WORK TO BE COMPLETED:
Write out the lines from the top of the material through the line with "crown_flat_d = 80; // [60:1:100]", exactly and with nothing added.
┌────────
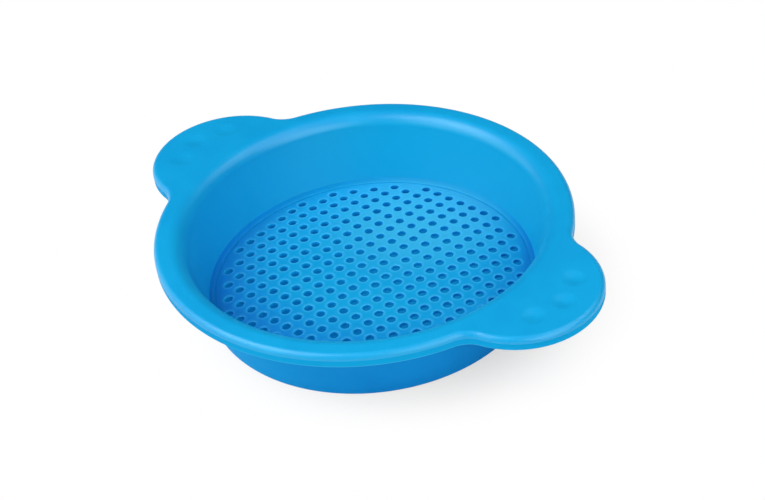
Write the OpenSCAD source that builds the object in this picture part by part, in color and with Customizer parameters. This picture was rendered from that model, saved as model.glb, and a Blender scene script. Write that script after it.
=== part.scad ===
// Sand sieve: a round perforated dish with a rolled rim and two ear-shaped handles.
// The real object is one plastic moulding. Each module below is one region of it,
// and the regions meet face to face.
// Frame: origin on the ground under the middle of the dish, +Z up, +X through the right handle.

/* [Rim] */
// Outer diameter of the rim, without the handles
rim_d = 210; // [190:1:240]
// Height of the rim's flat top above the ground
rim_h = 43.2; // [36:0.2:60]
// Width of the rim's flat top, between the mouth's rounding and the rolled edge
rim_flat_w = 4.1; // [2:0.1:10]
// Radius of the rolled outer edge of the rim and the handles
edge_r = 3; // [2.4:0.1:5]
// Length of the straight skirt below the rolled edge
skirt_h = 3.7; // [0.5:0.1:6]
// Radius of the rounding where the wall turns into the flat rim
lip_r = 8; // [5:0.5:11]

/* [Wall] */
// Outward lean of the wall from the vertical, in degrees
wall_draft = 11; // [6:0.5:12]
// Thickness of the wall, the rim and the handles
wall_t = 1.8; // [1.4:0.1:2.2]

/* [Floor] */
// Thickness of the floor
floor_t = 1.8; // [1.4:0.1:2.4]
// Height of the foot ring under the floor
foot_h = 2.6; // [2:0.1:5]
// Radius of the foot ring's outer lower edge
foot_round = 1; // [0.4:0.1:1.2]
// Radius of the inside corner between the floor and the wall
corner_r = 2.5; // [1.5:0.1:4]
// Width of the plain border between the perforated plate and the corner rounding
border_w = 0.8; // [0.4:0.1:4]
// Rise of the perforated plate's middle above its edge
crown_h = 2.4; // [1.5:0.1:4]
// Diameter of the plate's flat middle
crown_flat_d = 80; // [60:1:100]

/* [Holes] */
// Diameter of one sieve hole
hole_d = 4.2; // [3:0.1:5]
// Distance between neighbouring holes, along the handles and across them
hole_pitch = 8.13; // [7.6:0.01:12]
// Plain band between the plate's edge and the centres of the outermost holes
hole_margin = 3; // [3:0.1:12]

/* [Handles] */
// Radius of a handle's round end
handle_r = 41.5; // [36:0.5:48]
// How far a handle reaches past the rim
handle_reach = 31; // [24:0.5:36]
// Radius of the hollow curve between a handle and the rim
handle_fillet_r = 14; // [10:0.5:24]
// Diameter of one finger dimple
dimple_d = 13; // [9:0.5:15]
// Depth of one finger dimple
dimple_depth = 0.9; // [0.5:0.1:1.2]
// Distance of a dimple's centre from the handle's outer edge
dimple_inset = 15; // [13:0.5:18]
// Angle between neighbouring dimples, in degrees
dimple_step = 38; // [34:1:42]

/* [Hidden] */
$fn = 180;

// Colours of the moulding, all the same blue plastic in slightly different light
wall_blue = [0.08, 0.60, 0.86];
rim_blue = [0.10, 0.66, 0.89];
floor_blue = [0.14, 0.66, 0.90];

// Half a turn, in degrees
half_turn = 180;

rim_r = rim_d / 2;
// Radius where the flat rim ends and the rolled edge begins
rim_flat_r = rim_r - edge_r;

// Centre of the lip's rounding, and the point where the rounding runs into the wall's inner face
lip_x = rim_flat_r - rim_flat_w;
lip_z = rim_h - lip_r;
lip_foot_x = lip_x - lip_r * cos(wall_draft);
lip_foot_z = lip_z + lip_r * sin(wall_draft);

// Radius of the wall's inner and outer face at height z
function wall_in(z) = lip_foot_x - (lip_foot_z - z) * tan(wall_draft);
function wall_out(z) = wall_in(z) + wall_t / cos(wall_draft);
// How far the wall's outer face drops from a point square across to it on the inner face
wall_drop = wall_t * sin(wall_draft);

// The foot's rounding touches the ground and the wall's outer face
foot_x = wall_out(foot_round) - foot_round / cos(wall_draft);

// The floor's top at its border, and the corner rounding that joins it to the wall
floor_z = foot_h + floor_t;
corner_z = floor_z + corner_r;
corner_top_z = corner_z - corner_r * sin(wall_draft);
corner_x = wall_in(corner_top_z) - corner_r * cos(wall_draft);
plate_r = corner_x - border_w;

// The plate's shoulder is an arc that starts level at the flat middle and ends at the border
crown_flat_r = crown_flat_d / 2;
crown_run = plate_r - crown_flat_r;
crown_arc_r = (crown_run * crown_run + crown_h * crown_h) / (2 * crown_h);

// Centre of a handle's round end, and of the hollow curve that joins it to the rim
handle_x = rim_r + handle_reach - handle_r;
fillet_from_rim = rim_r + handle_fillet_r;
fillet_from_handle = handle_r + handle_fillet_r;
fillet_x = (pow(fillet_from_rim, 2) - pow(fillet_from_handle, 2) + pow(handle_x, 2)) / (2 * handle_x);
fillet_y = sqrt(pow(fillet_from_rim, 2) - pow(fillet_x, 2));
// Half the angle that a handle takes up, seen from the dish's centre and from its own
handle_half_a = atan2(fillet_y, fillet_x);
handle_end_a = atan2(fillet_y, fillet_x - handle_x);

// Distance of the dimples from the centre of the handle's round end
dimple_ring_r = handle_r - dimple_inset;
// Radius of the ball whose cap is one dimple
dimple_ball_r = (pow(dimple_d / 2, 2) + pow(dimple_depth, 2)) / (2 * dimple_depth);

// Flat pie slice from angle a0 to a1 (under 180 degrees apart) that reaches past radius r
module pie(r, a0, a1) {
    reach = 2 * r;
    polygon([
        [0, 0],
        [reach * cos(a0), reach * sin(a0)],
        [reach * cos((a0 + a1) / 2), reach * sin((a0 + a1) / 2)],
        [reach * cos(a1), reach * sin(a1)]
    ]);
}

// Part of a flat ring, wall_t wide, from angle a0 to a1
module bend(outer_r, a0, a1) {
    intersection() {
        difference() {
            circle(r = outer_r);
            circle(r = outer_r - wall_t);
        }
        pie(outer_r, a0, a1);
    }
}

// Section of the rolled edge. Its outer face is at x = 0, the inside of the rim at negative x
module edge_section() {
    translate([-edge_r, rim_h - edge_r])
        bend(edge_r, 0, half_turn / 2);
    translate([-wall_t, rim_h - edge_r - skirt_h])
        square([wall_t, skirt_h]);
}

// Rolled edge along an arc that bulges outwards
module outer_edge(line_r, a0, a1) {
    rotate([0, 0, a0])
        rotate_extrude(angle = a1 - a0)
            translate([line_r, 0])
                edge_section();
}

// Rolled edge along a hollow arc
module hollow_edge(line_r, a0, a1) {
    rotate([0, 0, a0])
        rotate_extrude(angle = a1 - a0)
            translate([line_r, 0])
                mirror([1, 0])
                    edge_section();
}

// Flat rim between the handles, on the side of +Y
module rim_arc() {
    translate([0, 0, rim_h - wall_t])
        linear_extrude(wall_t)
            intersection() {
                difference() {
                    circle(r = rim_flat_r);
                    circle(r = lip_x);
                }
                pie(rim_flat_r, handle_half_a, half_turn - handle_half_a);
            }
}

// Outline of a handle's flat top, which takes the rim with it as far as the lip
module handle_outline() {
    difference() {
        union() {
            translate([handle_x, 0])
                circle(r = handle_r - edge_r);
            difference() {
                polygon([
                    [0, 0], [fillet_x, fillet_y], [handle_x, 0], [fillet_x, -fillet_y]
                ]);
                for (side = [-1, 1])
                    translate([fillet_x, side * fillet_y])
                        circle(r = handle_fillet_r + edge_r);
            }
        }
        circle(r = lip_x);
    }
}

// Places its children at the three dimples of the right handle
module at_dimples() {
    for (i = [-1:1])
        translate([handle_x, 0, rim_h])
            rotate([0, 0, i * dimple_step])
                translate([dimple_ring_r, 0, dimple_ball_r - dimple_depth])
                    children();
}

module handle() {
    difference() {
        union() {
            translate([0, 0, rim_h - wall_t])
                linear_extrude(wall_t)
                    handle_outline();
            // The wall stays as thick under a dimple as beside it
            intersection() {
                at_dimples() sphere(r = dimple_ball_r + wall_t);
                translate([handle_x, 0, rim_h - wall_t - 2 * dimple_depth])
                    cylinder(r = handle_r - edge_r, h = 2 * dimple_depth + wall_t / 2);
            }
        }
        at_dimples() sphere(r = dimple_ball_r);
    }
}

module handle_edge() {
    union() {
        translate([handle_x, 0, 0])
            outer_edge(handle_r, -handle_end_a, handle_end_a);
        for (side = [0, 1])
            mirror([0, side, 0])
                translate([fillet_x, fillet_y, 0])
                    hollow_edge(handle_fillet_r, half_turn + handle_half_a, half_turn + handle_end_a);
    }
}

module sieve_plate() {
    holes = floor((plate_r - hole_margin) / hole_pitch);
    color(floor_blue)
        difference() {
            rotate_extrude() {
                translate([0, floor_z + crown_h - floor_t])
                    square([crown_flat_r, floor_t]);
                intersection() {
                    translate([crown_flat_r, floor_z + crown_h - crown_arc_r])
                        difference() {
                            circle(r = crown_arc_r);
                            circle(r = crown_arc_r - floor_t);
                        }
                    translate([crown_flat_r, 0])
                        square([crown_run, rim_h]);
                }
            }
            for (i = [-holes:holes], j = [-holes:holes])
                if (norm([i, j]) * hole_pitch <= plate_r - hole_margin)
                    translate([i * hole_pitch, j * hole_pitch, 0])
                        cylinder(d = hole_d, h = rim_h);
        }
}

module floor_corner() {
    color(floor_blue)
        rotate_extrude()
            difference() {
                polygon([
                    [plate_r, foot_h],
                    [wall_out(foot_h), foot_h],
                    [wall_out(corner_top_z - wall_drop), corner_top_z - wall_drop],
                    [wall_in(corner_top_z), corner_top_z],
                    [corner_x, corner_z],
                    [corner_x, floor_z],
                    [plate_r, floor_z]
                ]);
                translate([corner_x, corner_z])
                    circle(r = corner_r);
            }
}

module foot_ring() {
    color(wall_blue)
        rotate_extrude() {
            polygon([
                [wall_in(0), 0],
                [foot_x, 0],
                [foot_x, foot_round],
                [foot_x + foot_round * cos(wall_draft), foot_round - foot_round * sin(wall_draft)],
                [wall_out(foot_h), foot_h],
                [wall_in(foot_h), foot_h]
            ]);
            translate([foot_x, foot_round])
                circle(r = foot_round);
        }
}

module side_wall() {
    color(wall_blue)
        rotate_extrude()
            polygon([
                [wall_in(corner_top_z), corner_top_z],
                [wall_out(corner_top_z - wall_drop), corner_top_z - wall_drop],
                [wall_out(lip_foot_z - wall_drop), lip_foot_z - wall_drop],
                [wall_in(lip_foot_z), lip_foot_z]
            ]);
}

module mouth_lip() {
    color(rim_blue)
        rotate_extrude()
            translate([lip_x, lip_z])
                bend(lip_r, half_turn / 2, half_turn - wall_draft);
}

module back_rim() {
    color(rim_blue) rim_arc();
}

module front_rim() {
    color(rim_blue) mirror([0, 1, 0]) rim_arc();
}

module back_rim_edge() {
    color(rim_blue) outer_edge(rim_r, handle_half_a, half_turn - handle_half_a);
}

module front_rim_edge() {
    color(rim_blue) mirror([0, 1, 0]) outer_edge(rim_r, handle_half_a, half_turn - handle_half_a);
}

module right_handle() {
    color(rim_blue) handle();
}

module left_handle() {
    color(rim_blue) mirror([1, 0, 0]) handle();
}

module right_handle_edge() {
    color(rim_blue) handle_edge();
}

module left_handle_edge() {
    color(rim_blue) mirror([1, 0, 0]) handle_edge();
}

sieve_plate();
floor_corner();
foot_ring();
side_wall();
mouth_lip();
front_rim();
back_rim();
front_rim_edge();
back_rim_edge();
right_handle();
left_handle();
right_handle_edge();
left_handle_edge();
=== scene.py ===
import bpy, math
import numpy as np
from mathutils import Euler, Matrix, Vector
from mathutils.geometry import delaunay_2d_cdt


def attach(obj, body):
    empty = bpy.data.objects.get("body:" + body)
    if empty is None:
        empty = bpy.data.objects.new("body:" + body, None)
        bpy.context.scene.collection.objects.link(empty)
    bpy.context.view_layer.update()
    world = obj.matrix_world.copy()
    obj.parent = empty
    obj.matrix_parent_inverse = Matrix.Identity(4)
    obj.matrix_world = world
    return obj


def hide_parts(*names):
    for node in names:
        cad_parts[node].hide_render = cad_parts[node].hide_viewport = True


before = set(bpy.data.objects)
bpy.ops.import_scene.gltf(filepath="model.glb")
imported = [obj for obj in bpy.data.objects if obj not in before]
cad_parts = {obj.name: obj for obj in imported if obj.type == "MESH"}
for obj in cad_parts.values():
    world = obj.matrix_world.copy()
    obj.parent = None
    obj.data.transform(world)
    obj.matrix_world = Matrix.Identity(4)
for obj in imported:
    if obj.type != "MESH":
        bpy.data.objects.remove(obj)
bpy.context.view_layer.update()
print("frame loaded,", len(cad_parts), "nodes")

# Lengths are in millimetres, in the frame of the part's source, where no note says otherwise
mm = 0.001


class Wire:
    # one output of a node; sums and products of wires add Math nodes
    def __init__(self, mat, socket):
        self.mat, self.socket = mat, socket

    def maths(self, operation, *values):
        return self.mat.add("Math", {"operation": operation}, dict(enumerate(values)))[0]

    def __add__(self, other):
        return self.maths("ADD", self, other)

    def __radd__(self, other):
        return self.maths("ADD", other, self)

    def __sub__(self, other):
        return self.maths("SUBTRACT", self, other)

    def __rsub__(self, other):
        return self.maths("SUBTRACT", other, self)

    def __mul__(self, other):
        return self.maths("MULTIPLY", self, other)

    def __rmul__(self, other):
        return self.maths("MULTIPLY", other, self)

    def __truediv__(self, other):
        return self.maths("DIVIDE", self, other)

    def __pow__(self, other):
        return self.maths("POWER", self, other)

    def __lt__(self, other):
        return self.maths("LESS_THAN", self, other)

    def round(self):
        return self.maths("ROUND", self)

    def root(self):
        return self.maths("SQRT", self)

    def size(self):
        return self.maths("ABSOLUTE", self)

    def smooth(self, start, end):
        # 0 at start, 1 at end, and soft between
        return self.mat.add("MapRange", {"interpolation_type": "SMOOTHSTEP"},
                            {"Value": self, "From Min": start, "From Max": end})[0]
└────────
ANSWER TO THE TASK:
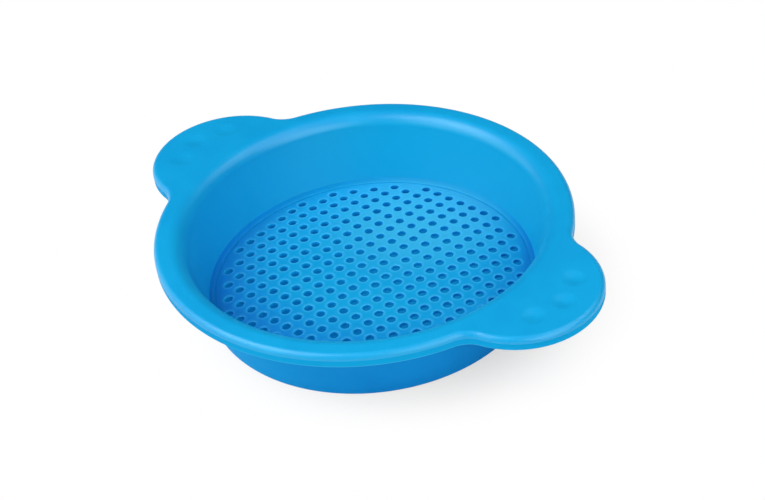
Write the OpenSCAD source that builds the object in this picture part by part, in color and with Customizer parameters. This picture was rendered from that model, saved as model.glb, and a Blender scene script. Write that script after it.
=== part.scad ===
// Sand sieve: a round perforated dish with a rolled rim and two ear-shaped handles.
// The real object is one plastic moulding. Each module below is one region of it,
// and the regions meet face to face.
// Frame: origin on the ground under the middle of the dish, +Z up, +X through the right handle.

/* [Rim] */
// Outer diameter of the rim, without the handles
rim_d = 210; // [190:1:240]
// Height of the rim's flat top above the ground
rim_h = 43.2; // [36:0.2:60]
// Width of the rim's flat top, between the mouth's rounding and the rolled edge
rim_flat_w = 4.1; // [2:0.1:10]
// Radius of the rolled outer edge of the rim and the handles
edge_r = 3; // [2.4:0.1:5]
// Length of the straight skirt below the rolled edge
skirt_h = 3.7; // [0.5:0.1:6]
// Radius of the rounding where the wall turns into the flat rim
lip_r = 8; // [5:0.5:11]

/* [Wall] */
// Outward lean of the wall from the vertical, in degrees
wall_draft = 11; // [6:0.5:12]
// Thickness of the wall, the rim and the handles
wall_t = 1.8; // [1.4:0.1:2.2]

/* [Floor] */
// Thickness of the floor
floor_t = 1.8; // [1.4:0.1:2.4]
// Height of the foot ring under the floor
foot_h = 2.6; // [2:0.1:5]
// Radius of the foot ring's outer lower edge
foot_round = 1; // [0.4:0.1:1.2]
// Radius of the inside corner between the floor and the wall
corner_r = 2.5; // [1.5:0.1:4]
// Width of the plain border between the perforated plate and the corner rounding
border_w = 0.8; // [0.4:0.1:4]
// Rise of the perforated plate's middle above its edge
crown_h = 2.4; // [1.5:0.1:4]
// Diameter of the plate's flat middle
crown_flat_d = 80; // [60:1:100]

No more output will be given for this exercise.